伊藤沙莉、“小さな幸せ”は食後の家族団らんの時間「私は家族が生きがいなんです」

仲野太賀と伊藤沙莉にインタビューを行った (C)2022 Disney & NHK Enterprises, Inc.

俳優志望の男・松戸諭(仲野太賀)が、他人に“拾われ”続けることで夢も恋もつかんでいくさまを描く「拾われた男」(毎週日曜夜10:00-10:45、NHK BSプレミアム)。同作は俳優・松尾諭が自らの波乱万丈なサクセスストーリーを書いた同名エッセーを映像化したヒューマンドラマで、主人公・諭を仲野、諭の兄・武志役を草なぎ剛、諭の運命の女性である結役を伊藤沙莉が務める他、薬師丸ひろ子、鈴木杏、北村有起哉、要潤、夏帆や、本人役で井川遥、柄本明らが出演している。

ウォルト・ディズニー・ジャパンとNHKエンタープライズの共同制作で、ディズニープラス向けのコンテンツとして日本国内の制作会社との初の共同制作作品。NHK BSプレミアムでの放送の他、ディズニープラスのコンテンツブランド「スター」で見放題独占配信(毎週日曜夜11時配信)される。

WEBザテレビジョンでは、諭役の仲野と後に妻となる諭にとっての運命の女性・比嘉結を演じる伊藤にインタビューを実施。役への思いやそれぞれの“運命的な出会い”だった作品について、そしてテレビや映画に引っ張りだこの2人が感じる“小さな幸せ”についても語ってもらった。

仲野「『何で僕なんだろう』って」


――現役の俳優である松尾さんをモチーフにしたキャラクターを演じるということで、プレッシャーはありましたか?

仲野:正直、これまで松尾さんとはほぼ面識がなかったので、「何で僕なんだろう」って思っていたんです。でも、そこまでプレッシャーを感じることはなかったです。台本通りやれば面白くなるのかなと思いました。

――伊藤さんは松尾さんから思わせぶりなことを言われていたそうですね。

伊藤:そうなんです。本を書いているという話は聞いていて、リモート飲みをした時に「これやねん」と本を見せてくださって。それで「やらせたい役があんねん」と仰っていて。その後、本を頂いて読んだんですけど「あぁ、私は奥さん役だな」って思ったんです。

――それは自分でもぴったりだと? 

伊藤:でも、松尾さんからは「寒いよ…」と凍えている少女の役をやってほしいと言われたんです。

仲野:そこにズレがあったんだ(笑)。

伊藤:そうなんです。でも、実際にオファーを頂いたのは奥さん役でした。そもそも、松尾さんは人を楽しませることが好きな方ですし、ご自身も面白い方。そういう人の陰のような部分を見るとますます愛おしくなったりするじゃないですか。そんな先輩の物語に携われるのが何よりもうれしいなって思いました。
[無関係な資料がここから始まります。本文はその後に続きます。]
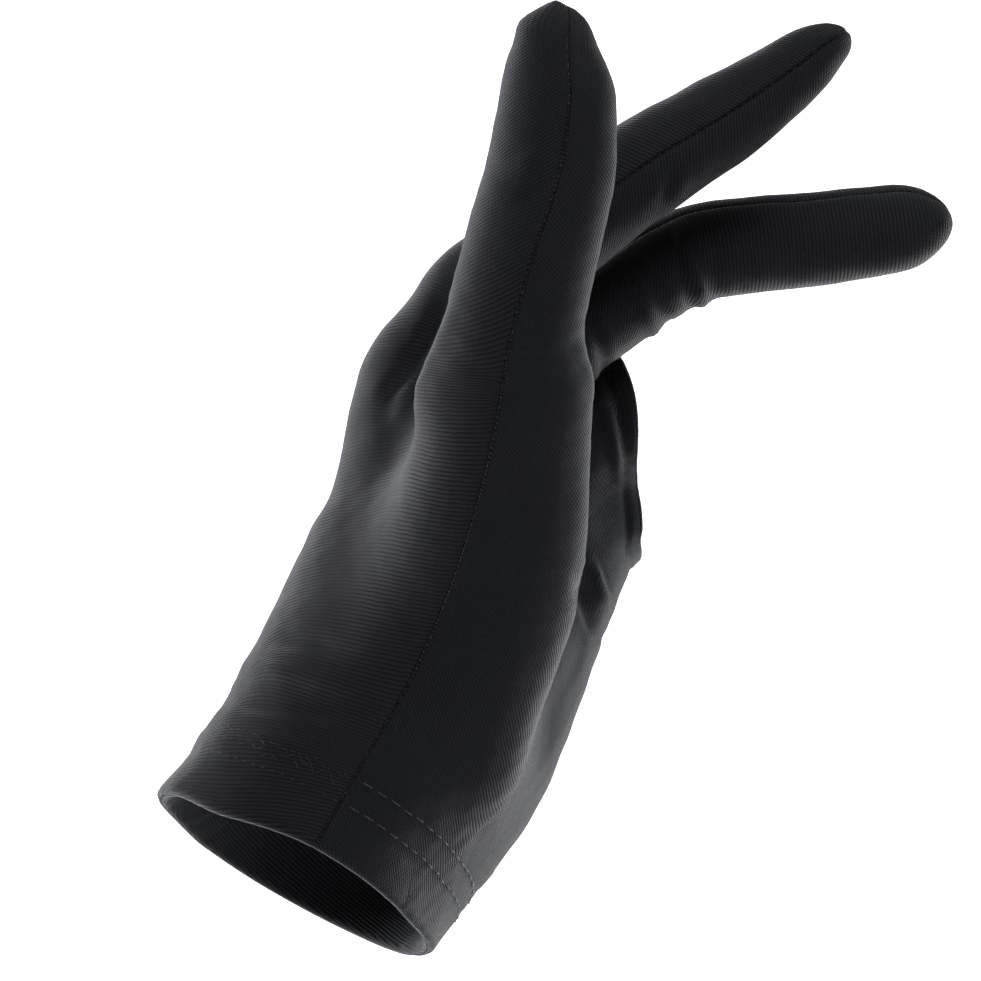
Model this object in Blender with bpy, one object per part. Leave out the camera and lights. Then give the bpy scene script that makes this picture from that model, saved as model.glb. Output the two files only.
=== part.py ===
"""Three-finger billiard glove for the left hand, in its worn shape.

The cloth is drawn over a form: one bent tube for each finger, the wrist, the
thumb's pad and the web, joined with soft edges. Two panels, back and palm,
meet along a seam round the outline. All lengths are metres, +Z is up.
"""
from collections import namedtuple

import bpy
import numpy as np

# Named sizes
FORM_LENGTH = 0.198          # wrist opening to the end of the middle finger, along the form
HAND_DEPTH = 0.024           # thickness of the hand at the knuckles
CLOTH = 0.0010               # knitted cloth wall
SEAM_GAP = 0.0003            # clear gap between the two panels at the seam
LAYER_GAP = 0.0003           # clear gap between a panel and the hem turned under it
CUFF_HEM_DEPTH = 0.018       # cloth turned up inside the wrist opening
OPENING_HEM_DEPTH = 0.007    # cloth turned in at the two-finger opening
CUFF_RISE = 61.5             # slope of the wrist opening's axis above the horizon, degrees
CUFF_SWING = 14.0            # turn of that axis away from the front, degrees

# How softly the tubes of the form run into each other, shares of HAND_DEPTH
SOFT_FINGERS = 0.25
SOFT_OPENING = 0.24
SOFT_EDGE = 0.58
SOFT_WRIST = 0.6
SOFT_PAD = 0.417
SOFT_WEB = 0.417
SOFT_PALM = 0.667

# Form tubes. start and length are shares of FORM_LENGTH, half_width, half_depth
# and cap are shares of HAND_DEPTH; rise, swing and roll are degrees.
Tube = namedtuple("Tube", "start cap bones")
Bone = namedtuple("Bone", "length rise swing half_width half_depth roll")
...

仲野:本を読んだ時に俳優としての苦しみや悔しさとか、そういう部分が非常に共感できたし、なおかつ松尾さんのことをちゃんと知ることができて何か愛さずにはいられないような人なんだなという印象を持って。こんなにキャラクターとして魅力的だったら絶対に面白いなと。それもあってやりたいと思いました。

伊藤「奥さんはとにかく松尾さんのことが大好きなんだな」


――役作りで松尾さんから話を聞いたり、ご家族に会ったりしましたか?

仲野:松尾さんとクランクインの前に一度食事に行ったぐらいで、あまりお話ししませんでした。本当はもっとお話ししたかったんですけど、なかなか時間が取れなくて。食事に行ったその一夜を通して自分なりに解釈しつつ、松尾さんから言われた「自由にやっていい」という言葉を信じて自由にやらせていただきました。
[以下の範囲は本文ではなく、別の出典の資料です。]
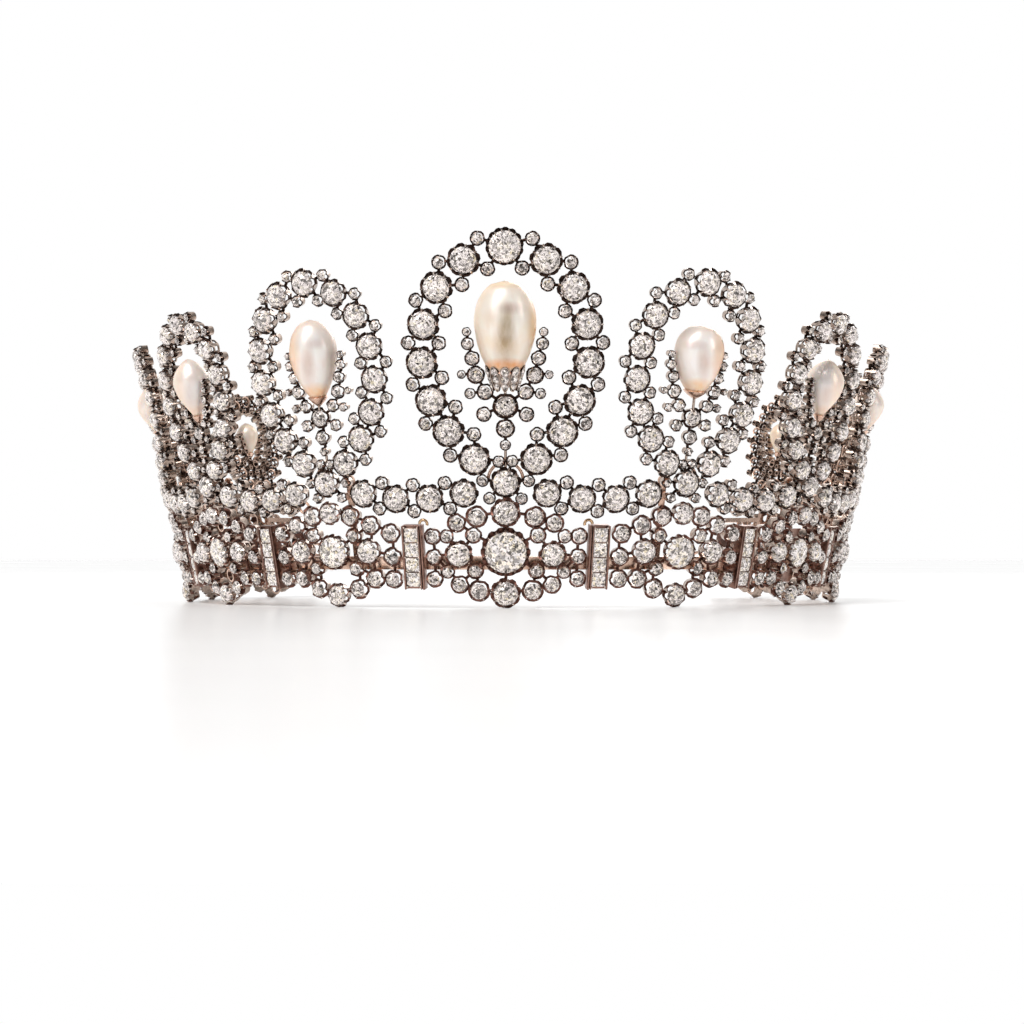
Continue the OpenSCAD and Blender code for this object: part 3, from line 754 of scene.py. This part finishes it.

伊藤:私はクランクインしてから、まだそんなに深いシーンを撮る前に松尾さんのお宅にお邪魔しました。松尾さんの奥さんはすごくかわいらしくてさっぱりした方。「あぁ、こういう感じなんだ」と思いつつ、原作も含め脚本でもちゃんと人物像が描かれているので少し参考にさせていただきました。
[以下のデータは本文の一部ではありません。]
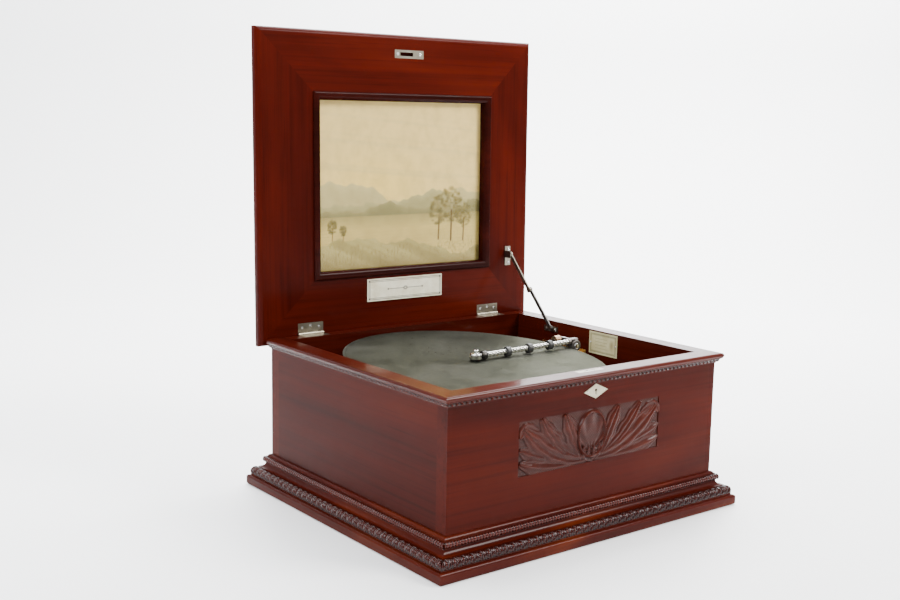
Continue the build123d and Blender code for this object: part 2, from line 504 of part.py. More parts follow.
with BuildPart() as spindle:
    rod_z((DISC_X, 0), BED_TOP, BOSS_TOP, BOSS_R)
    rod_z((DISC_X, 0), BOSS_TOP, SPINDLE_TOP, SPINDLE_R)
save(spindle, "spindle")

POST, POST_W, POST_OVER, RAIL_W, RAIL_H, AXLE_R = 4.0, 8.0, 4.0, 10.0, 10.0, 1.5
GANTRY_NEAR, GANTRY_FAR = 6.0, 2.0
with BuildPart(BAR) as gantry:
    near, far = STAR_START - GANTRY_NEAR - POST, STAR_END + GANTRY_FAR + POST
    box(((near + far) / 2, 0, BED_TOP + RAIL_H / 2), (far - near, RAIL_W, RAIL_H))
    post_top = STAR_Z + POST_OVER
    for x in (near + POST / 2, far - POST / 2):
        box((x, 0, (BED_TOP + post_top) / 2), (POST, POST_W, post_top - BED_TOP))
    rod_x(near + POST, far - POST, (0, STAR_Z), AXLE_R)
save(gantry, "gantry")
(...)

奥さんを見ていてとにかく松尾さんのことが大好きなんだなということがすごく伝わってきたんです。2人の関係性がとても素敵で、夫婦なんだけど、どこか恋人みたいなところもあったりして。奥さんの話で印象に残っているのは松尾さんが本を書いてくれたことが自分にとってギフトだし、とても幸せなことだと。正直なところそこで完結しているからこの後どんなふうに派生してドラマが出来上がったとしても楽しめると仰っていたんです。

泣きのシーンが多かったりしてちょっと不安な部分もあったんですけど、奥さんから「沙莉ちゃんの思うままにやって、自由に楽しんでください」と言われて。その言葉を聞いてとても安心して臨むことができました。